The strengthening of strategic ties between Japan and Australia announced by the two prime ministers is no doubt regarded as a possible means for lessening their overwhelming dependence on the US as Trump threatens to destabilise the region. Turnbull declared Japan and Australia are “all weather friends,” saying the meeting had reinforced what was “truly a very special strategic partnership.”

Turnbull and Abe signed a revised pact to boost logistical cooperation between the Japanese and Australian militaries and signalled their intention to sign an agreement by the end of 2017 to allow enhanced joint training and operations. The revised Japan-Australia acquisition and cross-servicing agreement allows for the supply of arms and ammunition to each other’s military—a provision that was previously excluded.

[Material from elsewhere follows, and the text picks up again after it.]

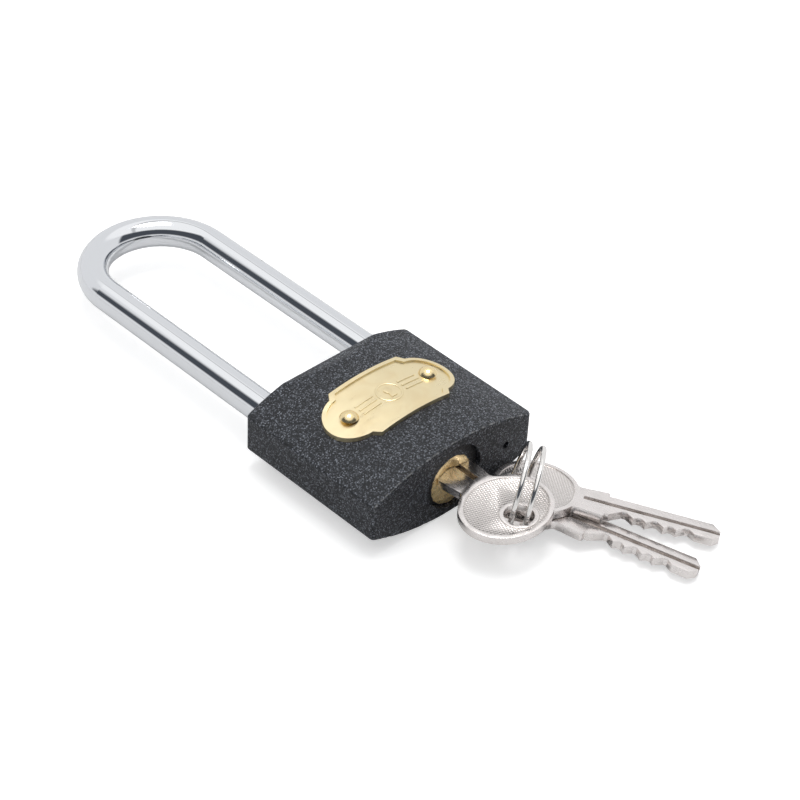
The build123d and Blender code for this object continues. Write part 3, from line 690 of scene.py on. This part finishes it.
# low embossing on the badge's middle: a keyhole in a ring, with three plain bars on each side
emblem = {
    "relief": 0.15,
    "ringRadius": 3.0,
    "ringWidth": 0.6,
    "holeRadius": 1.0,
    "stemLength": 2.4,
    "stemWidth": (0.8, 1.7),
    "barFrom": 3.9,
    "barTo": 9.2,
    "barWidth": 0.5,
    "barRows": (-1.5, 0.0, 1.5),
    "barCuts": 7,            # so that a bar can follow the plate's curve
    "holeAt": 0.6,           # above the plate's middle
    "ringSides": (48, 10),
    "holeSides": 32,
    "softening": 0.6,        # as a share of the relief
    "shadeAngle": 50,
}


def layOnPlate(piece):
    # bends a flat piece on to the curve of the plate's field
    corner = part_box("lock_body")[1]
    rise = badge["crownRise"] * mm
    radius = (corner.x ** 2 + rise ** 2) / (2 * rise)
    centre = corner.z - radius
    fieldRadius = radius + badge["thickness"] * mm
    for vertex in piece.data.vertices:
        vertex.co.z += centre + math.sqrt(fieldRadius ** 2 - vertex.co.x ** 2)


def addBar(fromX, toX, y, width):
    deselectAll()
    bpy.ops.mesh.primitive_cube_add(size=1.0, location=((fromX + toX) / 2 * mm, y * mm, 0))
    bar = bpy.context.object
    bar.scale = ((toX - fromX) * mm, width * mm, 2 * emblem["relief"] * mm)
    bpy.ops.object.transform_apply(location=True, rotation=False, scale=True)
    editMesh(bar)
    bpy.ops.mesh.subdivide(number_cuts=emblem["barCuts"])
    leaveEdit()
    return bar


def makeEmblem():
    plateLow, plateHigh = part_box("badge_plate")
    middleY = (plateLow.y + plateHigh.y) / 2 / mm
    holeY = middleY + emblem["holeAt"]
    shapes = []
    for row in emblem["barRows"]:
        for side in (-1, 1):
            fromX, toX = sorted((side * emblem["barFrom"], side * emblem["barTo"]))
            shapes.append(addBar(fromX, toX, middleY + row, emblem["barWidth"]))
    deselectAll()
    majorSides, minorSides = emblem["ringSides"]
    bpy.ops.mesh.primitive_torus_add(location=(0, middleY * mm, 0), major_segments=majorSides,
                                     minor_segments=minorSides,
                                     major_radius=emblem["ringRadius"] * mm,
                                     minor_radius=emblem["ringWidth"] / 2 * mm)
    hoop = bpy.context.object
    hoop.scale = (1, 1, 2 * emblem["relief"] / emblem["ringWidth"])
    bpy.ops.object.transform_apply(location=True, rotation=False, scale=True)
    shapes.append(hoop)
    deselectAll()
    bpy.ops.mesh.primitive_cylinder_add(vertices=emblem["holeSides"],
                                        radius=emblem["holeRadius"] * mm,
                                        depth=2 * emblem["relief"] * mm,
                                        location=(0, holeY * mm, 0))
    bpy.ops.object.transform_apply(location=True, rotation=False, scale=False)
    shapes.append(bpy.context.object)
    topWidth, footWidth = emblem["stemWidth"]
    stem = addBar(-topWidth / 2, topWidth / 2, holeY - emblem["stemLength"] / 2,
                  emblem["stemLength"])
    for vertex in stem.data.vertices:       # the stem widens downwards
        down = (holeY - vertex.co.y / mm) / emblem["stemLength"]
        vertex.co.x *= 1 + (footWidth / topWidth - 1) * down
    shapes.append(stem)
    deselectAll()
    for shape in shapes:
        shape.select_set(True)
    bpy.context.view_layer.objects.active = shapes[0]
    bpy.ops.object.join()
    raised = bpy.context.object
    raised.name = raised.data.name = "badgeEmblem"
    layOnPlate(raised)
    settle(raised, Matrix.Identity(4))
    softened = raised.modifiers.new("softened", "BEVEL")
    softened.width = emblem["relief"] * emblem["softening"] * mm
    softened.segments = 2
    softened.limit_method = "ANGLE"
    applyModifiers(raised)
    smooth(raised, emblem["shadeAngle"])
    raised.data.materials.append(badgeMetal)
    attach(raised, "lock")


makeEmblem()
print("badge emblem embossed")

# keys: each gets a flat map of its own, so that its knurl lies square to its blade, and yaw is
# where the blade points, in degrees from X
keyPlaces = {
    "key_1": {"body": "plug", "yaw": 90.0},
    "key_2": {"body": "key_2", "yaw": -58.7},
    "key_3": {"body": "key_3", "yaw": -71.7},
}


def keyAxes(node, yaw):
    # the key's shoulder point and its directions along, across and out of its front
    if node == "key_1":
        normal = Vector((0, 0, -1))
        hole = Vector(joints["ring_swing"]["pos_m"])
    else:
        joint = joints[node + "_swing"]
        normal = Vector(joint["axis"]).normalized()
        hole = Vector(joint["pos_m"])
    heading = Vector((math.cos(math.radians(yaw)), math.sin(math.radians(yaw)), 0))
    heading.z = -(normal.x * heading.x + normal.y * heading.y) / normal.z
    along = heading.normalized()
    across = normal.cross(along)
    shoulder = hole - along * keyShape["holeAt"] * mm
    return shoulder, along, across, normal


def makeKey(node, settings):
    key = refinedCopy(node, node.replace("_", "") + "Nickel", keyShape["edge"],
                      keepAngle=keyShape["keepAngle"], shadeAngle=keyShape["shadeAngle"])
    key.data.materials.append(keyMetal)
    shoulder, along, across, normal = keyAxes(node, settings["yaw"])
    flat = key.data.uv_layers.new(name="keyFlat")
    faceUp = key.data.attributes.new("faceUp", "FLOAT", "FACE")
    # marks the groove floors, where the material paints a dark brown shade
    grooveShade = key.data.attributes.new("grooveShade", "FLOAT", "FACE")
    for polygon in key.data.polygons:
        broad = abs(polygon.normal.dot(normal)) > keyShape["broadFace"]
        level = abs((polygon.center - shoulder).dot(normal))
        faceUp.data[polygon.index].value = float(broad)
        grooveShade.data[polygon.index].value = float(broad and level < keyShape["grooveLevel"] * mm)
        for loopIndex in polygon.loop_indices:
            corner = key.data.vertices[key.data.loops[loopIndex].vertex_index].co - shoulder
            flat.data[loopIndex].uv = (corner.dot(along) / mm, corner.dot(across) / mm)
    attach(key, settings["body"])


for node, settings in keyPlaces.items():
    makeKey(node, settings)
print("keys refined")

# split ring: two turns of flat wire, wound with the screw modifier
ringShape = {
    "radius": 9.9,
    "wireAcross": 1.2,       # along the ring's axis
    "wireThick": 1.32,       # from its centre outwards
    "squareness": 2.4,       # 2 is an oval section, and more is squarer
    "pitch": 3.2,
    "turns": 2,
    "azimuth": 124.0,        # which way the ring's axis points, in degrees
    "elevation": 11.9,
    "start": 31.8,           # where the wire's end lies round the axis, from its lowest point
    "centre": (7.26, -35.04, 11.63),
    "steps": 128,
    "wireSides": 16,
    "shadeAngle": 40,
}


def makeRing():
    deselectAll()
    radius, power = ringShape["radius"], ringShape["squareness"]
    roundRadius = 0.5 * mm       # of the section before it is squared off
    bpy.ops.mesh.primitive_circle_add(vertices=ringShape["wireSides"], radius=roundRadius,
                                      fill_type="NOTHING", location=(radius * mm, 0, 0),
                                      rotation=(math.pi / 2, 0, 0))
    ring = bpy.context.object
    ring.name = ring.data.name = "splitRing"
    bpy.ops.object.transform_apply(location=True, rotation=True, scale=True)
    for vertex in ring.data.vertices:      # squares the round section off to a flat wire
        x = (vertex.co.x - radius * mm) / roundRadius
        z = vertex.co.z / roundRadius
        grow = (abs(x) ** power + abs(z) ** power) ** (-1 / power)
        vertex.co.x = (radius + x * grow * ringShape["wireThick"] / 2) * mm
        vertex.co.z = z * grow * ringShape["wireAcross"] / 2 * mm
    winding = ring.modifiers.new("winding", "SCREW")
    winding.angle = 2 * math.pi
    winding.screw_offset = ringShape["pitch"] * mm
    winding.iterations = ringShape["turns"]
    winding.steps = winding.render_steps = ringShape["steps"]
    winding.use_merge_vertices = False
    applyModifiers(ring)
    editMesh(ring)
    bpy.ops.mesh.select_all(action="DESELECT")
    bpy.ops.mesh.select_non_manifold()
    bpy.ops.mesh.fill()
    bpy.ops.mesh.select_all(action="SELECT")
    bpy.ops.mesh.normals_make_consistent(inside=False)
    leaveEdit()
    azimuth, elevation = math.radians(ringShape["azimuth"]), math.radians(ringShape["elevation"])
    up = Vector((math.cos(elevation) * math.cos(azimuth),
                 math.cos(elevation) * math.sin(azimuth), math.sin(elevation)))
    down = Vector((0, 0, -1)) + up * up.z
    first = Quaternion(up, math.radians(ringShape["start"])) @ down.normalized()
    side = up.cross(first)
    turn = Matrix((first, side, up)).transposed().to_4x4()
    base = Vector(ringShape["centre"]) * mm - up * ringShape["pitch"] * ringShape["turns"] / 2 * mm
    settle(ring, Matrix.Translation(base) @ turn)
    smooth(ring, ringShape["shadeAngle"])
    ring.data.materials.append(ringMetal)
    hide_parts("split_ring")
    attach(ring, "ring")


makeRing()
print("split ring wound")

# stage, lights and camera
studio = {
    "floorSize": 8.0,
    "floorColour": (0.72, 0.72, 0.72, 1.0),
    "white": (1.0, 1.0, 1.0, 1.0),           # the floor's glow and the backdrop
    "floorRoughness": 0.6,
    "floorGlow": 0.52,                       # seen only by the camera
    "wall": (0.83, 0.835, 0.845, 1.0),
    "softbox": (1.04, 1.04, 1.04, 1.0),
    "softboxFrom": (0.69, 0.76),             # height of its edge, as the sine of its elevation
    "seam": (0.028, 0.060),                  # half width of the joint across it
    "seamLean": 0.332,
    "seamShade": 0.5,
    "screen": (0.070, 0.078, 0.092, 1.0),    # dark screen on the camera's side
    "screenEdge": (-0.14, -0.04),
    "screenFoot": (0.15, 0.27),              # height of its lower edge
}

deselectAll()
bpy.ops.mesh.primitive_plane_add(size=studio["floorSize"], location=(0, 0, cadLow.z))
floor = bpy.context.object
floor.name = "floor"
floorMaterial, floorTree, floorShader = newMaterial("paleFloor")[:3]
floorShader.inputs["Base Color"].default_value = studio["floorColour"]
floorShader.inputs["Roughness"].default_value = studio["floorRoughness"]
floorShader.inputs["Emission Color"].default_value = studio["white"]
seenDirectly = addNode(floorTree, "ShaderNodeLightPath").outputs["Is Camera Ray"]
floorTree.links.new(multiply(floorTree, seenDirectly, studio["floorGlow"]),
                    floorShader.inputs["Emission Strength"])
floor.data.materials.append(floorMaterial)

cameraView = {
    "azimuth": -45.79,
    "elevation": 38.90,
    "distance": 0.567,
    "roll": 3.2,
    "lens": 110.1,
    "aim": (9.52, 6.43),         # from the body's middle, in millimetres
    "sensor": 36.0,
    "clip": (0.01, 50.0),
}


def pointingAway(azimuth, elevation):
    # azimuth nought is in front of the keyhole end, and the angles are in degrees
    turn, height = math.radians(azimuth), math.radians(elevation)
    return Vector((math.sin(turn) * math.cos(height), -math.cos(turn) * math.cos(height),
                   math.sin(height)))


bodyLow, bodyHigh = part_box("lock_body")
bodyMiddle = (bodyLow + bodyHigh) / 2
shackleLow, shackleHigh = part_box("shackle")
middleHeight = (shackleLow.z + shackleHigh.z) / 2
back = pointingAway(cameraView["azimuth"], cameraView["elevation"])
aim = Vector((bodyMiddle.x + cameraView["aim"][0] * mm, bodyMiddle.y + cameraView["aim"][1] * mm,
              middleHeight))
cameraData = bpy.data.cameras.new("camera")
camera = bpy.data.objects.new("camera", cameraData)
bpy.context.scene.collection.objects.link(camera)
cameraData.sensor_width = cameraView["sensor"]
cameraData.lens = cameraView["lens"]
cameraData.clip_start, cameraData.clip_end = cameraView["clip"]
camera.location = aim + back * cameraView["distance"]
camera.rotation_mode = "QUATERNION"
camera.rotation_quaternion = ((-back).to_track_quat("-Z", "Y")
                              @ Quaternion((0, 0, 1), math.radians(cameraView["roll"])))
bpy.context.scene.camera = camera


lightSet = {
    "overhead": {"azimuth": 130, "elevation": 84, "distance": 1.1, "size": 0.45, "power": 4.0,
                 "colour": (1.0, 1.0, 1.0), "mirrored": True},
    "leftSide": {"azimuth": -115, "elevation": 48, "distance": 1.2, "size": 0.7, "power": 1.0,
                 "colour": (1.0, 0.99, 0.97), "mirrored": False},
    "rightBack": {"azimuth": 100, "elevation": 35, "distance": 1.3, "size": 0.6, "power": 2.0,
                  "colour": (0.97, 0.985, 1.0), "mirrored": False},
}


def addLight(name, settings):
    offset = pointingAway(settings["azimuth"], settings["elevation"]) * settings["distance"]
    data = bpy.data.lights.new(name, "AREA")
    data.shape = "RECTANGLE"
    data.size = data.size_y = settings["size"]
    data.energy = settings["power"]
    data.color = settings["colour"]
    light = bpy.data.objects.new(name, data)
    bpy.context.scene.collection.objects.link(light)
    light.location = bodyMiddle + offset
    light.rotation_mode = "QUATERNION"
    light.rotation_quaternion = (-offset).to_track_quat("-Z", "Y")
    light.visible_glossy = settings["mirrored"]


for name, settings in lightSet.items():
    addLight(name, settings)

# room: grey walls, a softbox overhead with one joint across it, and a dark screen behind the
# camera, up to the softbox, which metal mirrors as a sharp stripe
world = bpy.data.worlds.new("studioRoom")
bpy.context.scene.world = world
world.use_nodes = True
room = world.node_tree
background = room.nodes["Background"]
direction = addNode(room, "ShaderNodeTexCoord").outputs["Generated"]
toCamera = Vector((back.x, back.y, 0)).normalized()
facing = addNode(room, "ShaderNodeVectorMath", {0: direction, 1: tuple(toCamera)},
                 operation="DOT_PRODUCT").outputs["Value"]
heading = splitAxes(room, direction)
overhead = mapRange(room, heading["Z"], *studio["softboxFrom"])
seam = mathNode(room, "MULTIPLY_ADD", heading["Z"], -studio["seamLean"], heading["X"])
seam = mapRange(room, mathNode(room, "ABSOLUTE", seam), *reversed(studio["seam"]))
behindCamera = multiply(room, mapRange(room, facing, *studio["screenEdge"]),
                        mapRange(room, heading["Z"], *studio["screenFoot"]))
surround = mixColour(room, behindCamera, studio["wall"], studio["screen"])
light = mixColour(room, overhead, surround, studio["softbox"])
seamShade = multiply(room, multiply(room, seam, overhead), studio["seamShade"])
light = mixColour(room, seamShade, light, studio["screen"])
seenDirectly = addNode(room, "ShaderNodeLightPath").outputs["Is Camera Ray"]
room.links.new(mixColour(room, seenDirectly, light, studio["white"]), background.inputs["Color"])
bpy.context.scene.view_settings.view_transform = "Standard"
print("studio set")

The revision was made possible by legislation that Abe rammed through the Japanese parliament, in the face of huge protests, to allow for “collective self-defence”—that is, for Japan to participate in wars with strategic partners such as the US and Australia. The move was part of Abe’s ambition to weaken and end constitutional restrictions on the Japanese armed forces and remilitarise Japan.

Abe’s visit to Australia was part of a trip to South East Asia. Before arriving in Sydney, he visited the Philippines where he met with President Rodrigo Duterte, who during his six months in office has re-oriented Philippine foreign policy away from the US and toward China and Russia. Abe sought to use the opportunity to strengthen Japan’s ties with the Philippines, pledging to provide $8.7 billion in business opportunities and investment, as well as $5 million in boats and equipment for the Philippine coast guard.

After leaving Australia, Abe headed for Indonesia, then Vietnam, where he offered each country assistance and held discussions on “maritime security.” Both Indonesia and Vietnam have come into conflict with China over territorial claims in the South China Sea.

Since coming to power in 2012, Abe has travelled extensively, not only in Asia but internationally. While acting under the umbrella of the US-Japan alliance, he has sought to strengthen Japan’s own ties as a means of advancing its own economic and strategic interests.